Carry is the return you get for holding on any security. Bonds, futures and even equities have carry.
Bond carry is defined as the current yield you receive in payment from the bond, plus a capital gains component - the price appreciation you get when the bond becomes shorter.
To explain this latter point, shorter bonds have lower interest rates than longer ones (in general but not always).
When time passes a bond “rolls down the curve”: maybe the interest rate for a 5Y bond is 10% but for a 4Y bond it is 7%. Since prices move inversely to yields, as the bond becomes shorter-lived its price rises.
Future carry is the difference between the price of the future and the price of the underlying commodity.

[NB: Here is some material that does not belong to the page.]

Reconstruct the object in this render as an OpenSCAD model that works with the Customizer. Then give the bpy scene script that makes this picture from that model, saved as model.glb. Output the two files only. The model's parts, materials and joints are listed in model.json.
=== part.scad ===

For example if a barrel of Oil costs $110 but the 1Y future for oil trades at $100, then you can buy for $100 something that’s worth $110. That means you have a 10% ($110 / $100 - 1) carry embedded in the future if the price of Oil does not move.
The concept of carry can be applied to a degree also to equities, as they carry dividends.
A share option that is worth $100 and carries a $5 dividend per year has a carry of 5%.
Of course when the dividend goes in payment, the share will go down by a commensurate amount, but the expectation is that the value will be regenerated as the company will be able to pay the dividend again next year.
Currency crosses have carry as well.
Taking the case of EURUSD, holding the cross is like holding a EUR bond and selling a USD bond.
If EUR interest rates are 5% and USD interest rates are 3%, then holding the cross has an intrinsic carry of 2% (= 5% from the long EUR position minus 3% from the short USD position).